24. In the instant case, the High Court has placed reliance on the Government Order dated 28-4-1958 relating to verification of the character of a government servant, upon first appointment, wherein the individual is required to furnish information about criminal antecedents of the new appointees and i f the incumbent is found to have made a false statement in this regard , he is liable to be discharged forthwith without prejudice to any other action as may be considered necessary by the competent authority. The purpose of seeking such information is not to find out the nature or gravity of the offence or the ultimate result of a criminal case, rather such information is sought with a view to judge the character and antecedents of the job seeker or suitability to continue in service. Withholding such material information or making false representation itself amounts to moral turpitude and is a separate and distinct matter altogether than what is involved in the criminal case.
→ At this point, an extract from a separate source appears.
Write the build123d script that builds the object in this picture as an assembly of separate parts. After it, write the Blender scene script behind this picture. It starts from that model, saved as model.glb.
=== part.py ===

25. More so, if the initial action is not in consonance with law, the subsequent conduct of a party cannot sanctify the same. Sublato fundamento cadit opus -- a foundation being removed, the superstructure falls. A person having done wrong cannot take advantage of his own wrong and plead bar of any law to frustrate the lawful trial by a competent court. In such a case the legal maxim nullus commodum capere potest de injuria sua propria applies. The persons violating the law cannot be permitted to urge that their offence cannot be subjected to inquiry, trial or investigation. (Vide Union of India v. Major General Madan Lal Yadav and Lily Thomas v. Union of India.) Nor can a person claim any right arising out of his own wrongdoing (jus ex injuria non oritur)
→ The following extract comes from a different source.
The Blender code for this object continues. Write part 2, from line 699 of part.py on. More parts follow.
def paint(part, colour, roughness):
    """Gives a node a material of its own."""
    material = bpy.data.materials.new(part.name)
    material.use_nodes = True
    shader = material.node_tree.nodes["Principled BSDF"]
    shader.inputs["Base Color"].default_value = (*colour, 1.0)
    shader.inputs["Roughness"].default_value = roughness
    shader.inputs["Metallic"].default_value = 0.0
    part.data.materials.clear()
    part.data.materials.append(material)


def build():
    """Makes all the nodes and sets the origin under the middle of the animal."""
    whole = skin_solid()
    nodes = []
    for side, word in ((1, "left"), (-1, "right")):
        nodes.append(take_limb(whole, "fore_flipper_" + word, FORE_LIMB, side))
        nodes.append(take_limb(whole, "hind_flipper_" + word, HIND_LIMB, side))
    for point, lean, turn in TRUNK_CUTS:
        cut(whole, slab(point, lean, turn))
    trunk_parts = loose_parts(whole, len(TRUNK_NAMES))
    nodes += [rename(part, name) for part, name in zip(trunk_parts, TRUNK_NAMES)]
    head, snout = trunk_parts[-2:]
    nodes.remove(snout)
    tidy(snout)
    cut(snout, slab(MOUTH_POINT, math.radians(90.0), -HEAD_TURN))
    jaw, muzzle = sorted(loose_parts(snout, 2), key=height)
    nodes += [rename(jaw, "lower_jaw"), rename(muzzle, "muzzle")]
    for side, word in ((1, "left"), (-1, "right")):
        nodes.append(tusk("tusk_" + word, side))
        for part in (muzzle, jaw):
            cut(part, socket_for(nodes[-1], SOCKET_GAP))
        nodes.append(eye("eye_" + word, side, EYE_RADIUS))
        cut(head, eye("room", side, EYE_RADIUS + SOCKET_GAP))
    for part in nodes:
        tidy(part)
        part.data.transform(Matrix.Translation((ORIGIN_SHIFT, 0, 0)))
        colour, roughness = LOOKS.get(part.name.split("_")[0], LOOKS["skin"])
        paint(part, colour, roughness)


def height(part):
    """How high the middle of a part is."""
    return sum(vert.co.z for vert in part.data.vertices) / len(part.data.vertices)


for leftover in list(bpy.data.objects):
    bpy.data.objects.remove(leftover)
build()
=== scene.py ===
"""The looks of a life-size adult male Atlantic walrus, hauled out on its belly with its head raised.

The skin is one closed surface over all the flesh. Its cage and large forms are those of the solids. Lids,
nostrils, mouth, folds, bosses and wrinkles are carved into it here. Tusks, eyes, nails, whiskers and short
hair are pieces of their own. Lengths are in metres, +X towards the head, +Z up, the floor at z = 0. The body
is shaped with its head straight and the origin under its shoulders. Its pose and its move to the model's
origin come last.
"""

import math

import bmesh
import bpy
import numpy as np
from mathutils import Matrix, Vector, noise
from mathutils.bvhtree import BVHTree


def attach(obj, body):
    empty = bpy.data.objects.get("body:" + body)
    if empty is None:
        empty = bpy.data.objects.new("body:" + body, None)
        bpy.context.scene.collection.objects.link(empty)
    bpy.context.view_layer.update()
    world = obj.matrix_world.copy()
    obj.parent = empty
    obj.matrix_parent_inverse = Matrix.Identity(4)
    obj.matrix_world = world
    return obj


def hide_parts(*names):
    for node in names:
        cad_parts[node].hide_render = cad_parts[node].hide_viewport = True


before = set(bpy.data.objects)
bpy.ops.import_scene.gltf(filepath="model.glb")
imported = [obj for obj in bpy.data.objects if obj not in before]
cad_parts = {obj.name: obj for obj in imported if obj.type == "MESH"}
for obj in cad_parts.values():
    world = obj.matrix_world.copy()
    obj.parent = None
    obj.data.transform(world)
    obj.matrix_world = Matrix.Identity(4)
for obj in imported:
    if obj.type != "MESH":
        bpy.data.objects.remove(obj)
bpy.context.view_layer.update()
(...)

26. The courts below have recorded a finding of fact that the appellant suppressed material information sought by the employer as to whether he had ever been involved in a criminal case. Suppression of material information sought by the employer or furnishing false information itself amounts to moral turpitude and is separate and distinct from the involvement in a criminal case. In view of the above, the appeal is devoid of any merit and is accordingly dismissed.
(Emphasis supplied)
(ii) Thus, in view of the aforesaid decision, the purpose of seeking such information is not to find out the nature or the gravity of the offence nor to find out the ultimate result of a criminal case, but such information is sought only to find out the character and antecedent of a candidate to find out his suitability to get the job or to continue in the government job. Suppression of material facts and to give false information itself tantamounts to moral turpitude.
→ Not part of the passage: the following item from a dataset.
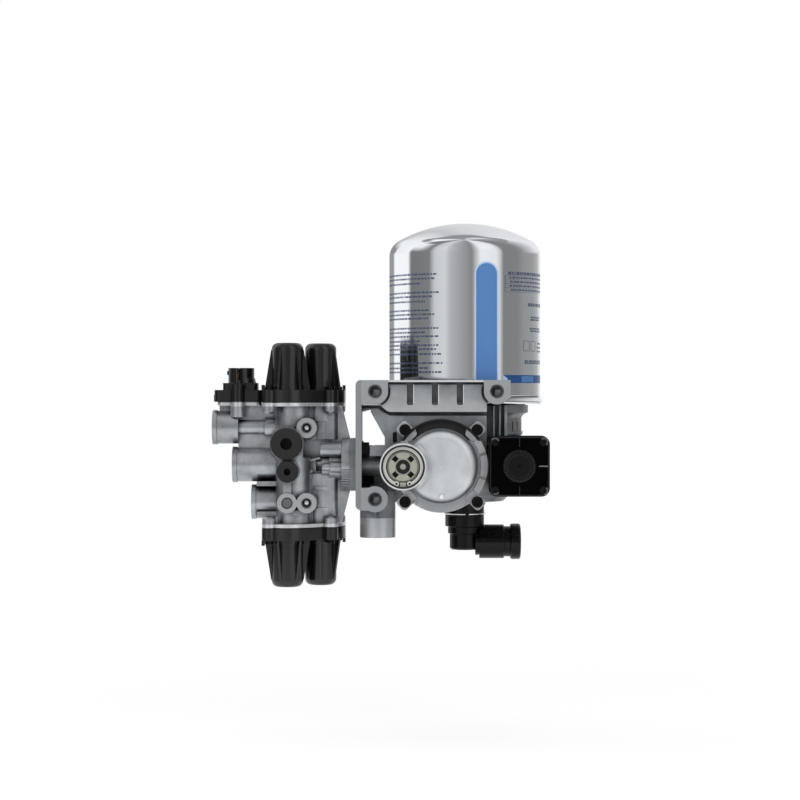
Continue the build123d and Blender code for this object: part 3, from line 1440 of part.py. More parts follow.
# Pressure sensor: a black moulding with a bayonet socket and a screw sleeve
with BuildPart() as pressure_sensor:
    with BuildSketch(level(plate_low)):
        with Locations(((sensor_left + sensor_right) / 2, sensor_y - 2)):
            RectangleRounded(sensor_right - sensor_left, 26.0, 5.0)
    extrude(amount=plate_top - plate_low)
    with BuildSketch(level(plate_top)):
        with Locations((sensor_x - 0.4, sensor_y)):
            RectangleRounded(31.0, 20.0, 4.0)
    extrude(amount=sensor_step - plate_top)
    with BuildSketch(level(sensor_step)):
        with Locations((sensor_x, sensor_y)):
            Circle(sensor_r)
    extrude(amount=sensor_top - sensor_step)
    with BuildSketch(level(sensor_step)):
        with Locations((sensor_x + 1.0, sensor_y)):
            Circle(sensor_r + 0.8)
    extrude(amount=4.6, taper=16)
    with BuildSketch(level(sensor_top - 6.2)):
        with Locations((sensor_x - sensor_r, sensor_y)):
            Rectangle(2.0, 5.0)
    extrude(amount=3.6)
    with BuildSketch(level(plate_low)):
        with Locations((sleeve_x, sleeve_y)):
            Circle(sleeve_r)
            with PolarLocations(sleeve_r, sleeve_grooves):
                Rectangle(1.4, 1.3, mode=Mode.SUBTRACT)
    extrude(amount=sleeve_top - plate_low)
    with Locations((sensor_left - 0.8, sensor_y - 2, plate_low)):
        Box(3.0, 9.0, 6.2, align=(Align.MIN, Align.CENTER, Align.MIN))
    with BuildSketch(level(plate_low)):
        with Locations((sensor_x, sensor_y)):
            Circle(sensor_nose_r)
    extrude(amount=-6.0)
    with BuildSketch(level(sensor_top)):
        with Locations((sensor_x, sensor_y)):
            Circle(sensor_r - 2.2)
    extrude(amount=-11.0, mode=Mode.SUBTRACT)
    with BuildSketch(level(sensor_top - 11.0)):
        with Locations((sensor_x, sensor_y)):
            with PolarLocations(4.0, 4, start_angle=45):
                Circle(contact_r)
    extrude(amount=-4.0, mode=Mode.SUBTRACT)
    with Locations(level(sleeve_top) * Location((sleeve_x, sleeve_y))):
        CounterBoreHole(cap_screw_r + 0.3, cap_head_r + 0.5, 4.5, depth=sleeve_top - plate_low)
    with BuildSketch(level(plate_low - 4.2)):
        with Locations((sensor_x, sensor_y)):
            Circle(sensor_nose_r + 1)
            Circle(sensor_nose_r - 1.4, mode=Mode.SUBTRACT)
    extrude(amount=1.9, mode=Mode.SUBTRACT)
pressure_sensor.part.label = "pressure_sensor"
export_step(pressure_sensor.part, "parts/pressure_sensor.step")

# Four contact pins in the sensor's socket
with BuildPart() as sensor_contacts:
    with BuildSketch(level(sensor_top - 15.0)):
        with Locations((sensor_x, sensor_y)):
            with PolarLocations(4.0, 4, start_angle=45):
                Circle(contact_r - 0.02)
    extrude(amount=11.0)
sensor_contacts.part.label = "sensor_contacts"
export_step(sensor_contacts.part, "parts/sensor_contacts.step")

# Screw of the sensor, and the ring round its nose
with BuildPart() as sensor_screw:
    with BuildSketch(level(sleeve_top - 4.5)):
        with Locations((sleeve_x, sleeve_y)):
            Circle(cap_head_r)
    extrude(amount=cap_head_height)
    with BuildSketch(level(sleeve_top - 4.5 + cap_head_height)):
        with Locations((sleeve_x, sleeve_y)):
            RegularPolygon(2.0, 6)
    extrude(amount=-1.8, mode=Mode.SUBTRACT)
    with BuildSketch(level(sleeve_top - 4.5)):
        with Locations((sleeve_x, sleeve_y)):
            Circle(cap_screw_r)
    extrude(amount=plate_low - 10.0 - sleeve_top + 4.5)
sensor_screw.part.label = "sensor_screw"
export_step(sensor_screw.part, "parts/sensor_screw.step")

with BuildPart() as sensor_seal:
    with BuildSketch(front(sensor_y)):
        with Locations((sensor_x + sensor_nose_r - 0.7, plate_low - 3.25)):
            RectangleRounded(1.3, 1.8, 0.5)
    revolve(axis=Axis((sensor_x, sensor_y, 0), (0, 0, 1)))
sensor_seal.part.label = "sensor_seal"
export_step(sensor_seal.part, "parts/sensor_seal.step")

# Studs and nuts that hold the valve to the dryer, and the seal in their joint
with BuildPart() as joint_studs:
    with BuildSketch(across(joint_x - 20.0)):
        with Locations(*stud_places):
            Circle(stud_r)
    extrude(amount=plate_inner - joint_x + 20.0 + nut_height + stud_proud)
    chamfer(joint_studs.edges().filter_by(GeomType.CIRCLE), length=0.6)
joint_studs.part.label = "joint_studs"
export_step(joint_studs.part, "parts/joint_studs.step")

with BuildPart() as joint_nuts:
    with BuildSketch(across(plate_inner)):
        with Locations(*stud_places):
            Circle(nut_flats / 2 + 1.2)
    extrude(amount=1.6)
    with BuildSketch(across(plate_inner + 1.6)):
        with Locations(*stud_places):
            RegularPolygon(nut_flats / 2, 6, major_radius=False)
    extrude(amount=nut_height - 1.6)
    with BuildSketch(across(plate_inner)):
        with Locations(*stud_places):
            Circle(stud_r + 0.02)
    extrude(amount=nut_height, mode=Mode.SUBTRACT)
joint_nuts.part.label = "joint_nuts"
export_step(joint_nuts.part, "parts/joint_nuts.step")

with BuildPart() as joint_seal:
    with BuildSketch(level(axis_z)):
        with Locations((joint_x + 1.05, joint_y + joint_seal_r)):
            RectangleRounded(1.9, 2.0, 0.7)
    revolve(axis=Axis((0, joint_y, axis_z), (1, 0, 0)))
joint_seal.part.label = "joint_seal"
export_step(joint_seal.part, "parts/joint_seal.step")
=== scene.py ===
from math import pi, radians

import bpy
import numpy as np
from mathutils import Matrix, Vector


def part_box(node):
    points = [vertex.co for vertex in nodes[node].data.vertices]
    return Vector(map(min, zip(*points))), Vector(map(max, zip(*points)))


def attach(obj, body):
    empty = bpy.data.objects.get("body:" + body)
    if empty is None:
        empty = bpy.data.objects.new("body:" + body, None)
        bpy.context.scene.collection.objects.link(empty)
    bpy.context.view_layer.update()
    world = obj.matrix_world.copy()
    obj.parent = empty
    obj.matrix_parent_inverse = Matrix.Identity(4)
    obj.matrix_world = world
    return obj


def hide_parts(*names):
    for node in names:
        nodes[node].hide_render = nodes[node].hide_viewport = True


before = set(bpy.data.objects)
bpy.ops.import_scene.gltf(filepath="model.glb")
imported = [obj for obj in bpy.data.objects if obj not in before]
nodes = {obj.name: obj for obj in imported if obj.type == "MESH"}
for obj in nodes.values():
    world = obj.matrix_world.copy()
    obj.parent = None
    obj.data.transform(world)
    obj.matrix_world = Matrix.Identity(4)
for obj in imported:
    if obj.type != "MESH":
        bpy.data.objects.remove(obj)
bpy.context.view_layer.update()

# The dryer housing is one sand-cast aluminium piece: three threaded bosses, a ribbed bar, the slotted
# tower under the cartridge and the flanges for the cover, the governor and the valve. It is left as
# cast, and only the boss faces and the joints are milled, so these are smoother and brighter.
def linear(hex_colour):
    """Turns an sRGB hex colour into the linear colour that the shader works in."""
    parts = np.array([int(hex_colour[i:i + 2], 16) for i in (1, 3, 5)]) / 255
    curve = np.where(parts <= 0.04045, parts / 12.92, ((parts + 0.055) / 1.055) ** 2.4)
    return (*curve.tolist(), 1.0)


def add(owner, kind, inputs=(), **settings):
    """Adds one node with its settings, and fills or links the sockets that inputs names."""
    tree = owner.node_tree
    made = tree.nodes.new(kind)
    for name, value in settings.items():
        setattr(made, name, value)
    for socket, value in dict(inputs).items():
        if isinstance(value, bpy.types.NodeSocket):
            tree.links.new(value, made.inputs[socket])
        else:
            made.inputs[socket].default_value = value
    return made


def finish(name, colour, roughness, metallic=0.0, **sockets):
    """Starts a material with one shader, whose constant values sit on its own sockets."""
    material = bpy.data.materials.new(name)
    material.use_nodes = True
    shader = material.node_tree.nodes["Principled BSDF"]
    shader.inputs["Base Color"].default_value = linear(colour)
    shader.inputs["Roughness"].default_value = roughness
    shader.inputs["Metallic"].default_value = metallic
    for socket, value in sockets.items():
        shader.inputs[socket.replace("_", " ")].default_value = value
    return material


def surface(material, colour=None, roughness=None, normal=None):
    """Links a pattern's colour, roughness and normal into the material's shader."""
    shader = material.node_tree.nodes["Principled BSDF"]
    for socket, value in (("Base Color", colour), ("Roughness", roughness), ("Normal", normal)):
        if value is not None:
            material.node_tree.links.new(value, shader.inputs[socket])


def feeding(material, socket):
    """The pattern that feeds one socket of the material's shader so far."""
    return material.node_tree.nodes["Principled BSDF"].inputs[socket].links[0].from_socket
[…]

(iii) Learned counsel for the petitioner, during course of hearing, has referred to the decision as reported in 2011 (2) JCR 186 (SC), Commissioner of Police and others Vs. Sandeep Kumar, which is factually different from the facts of the present case, as stated hereinabove.
(iv) In the said case treated as a minor indiscretion and the case was compromised but the instant case, the criminal case was registered against the petitioner under Sections 143, 341, 323 and 325 of the Indian Penal Code fetches punishment upto seven years imprisonment. The petitioner was working in a disciplinary force. When there is a specific information sought from the candidate, he had to supply the true and correct facts. In the present case, the petitioner has suppressed the material facts and has given a false information coupled with the fact that he was appointed purely on temporary basis. During the probation, the services has been dispensed with under Rule 26 (4) of the Central Industrial Security Force Rules, 2001 as amended Rule, 2003 and the petitioner was terminated in lieu of the salary has been given therefore, the present case makes different from the decision cited by the learned counsel for the petitioner.
6. Moreover, in these eventualities, there is no need of any notice or charge-sheet or any other procedure to be followed as appointed on the temporary basis. The petitioner was terminated during the probation period. Therefore, the impugned order of punishment dated 25.04.2011 vide Annexure-2 being confirmed by the appellate authority dated 29.06.2011 vide Annexure-3 do not warrant any interference by this Court.
7. Accordingly, the writ petition is dismissed being devoid of any merit.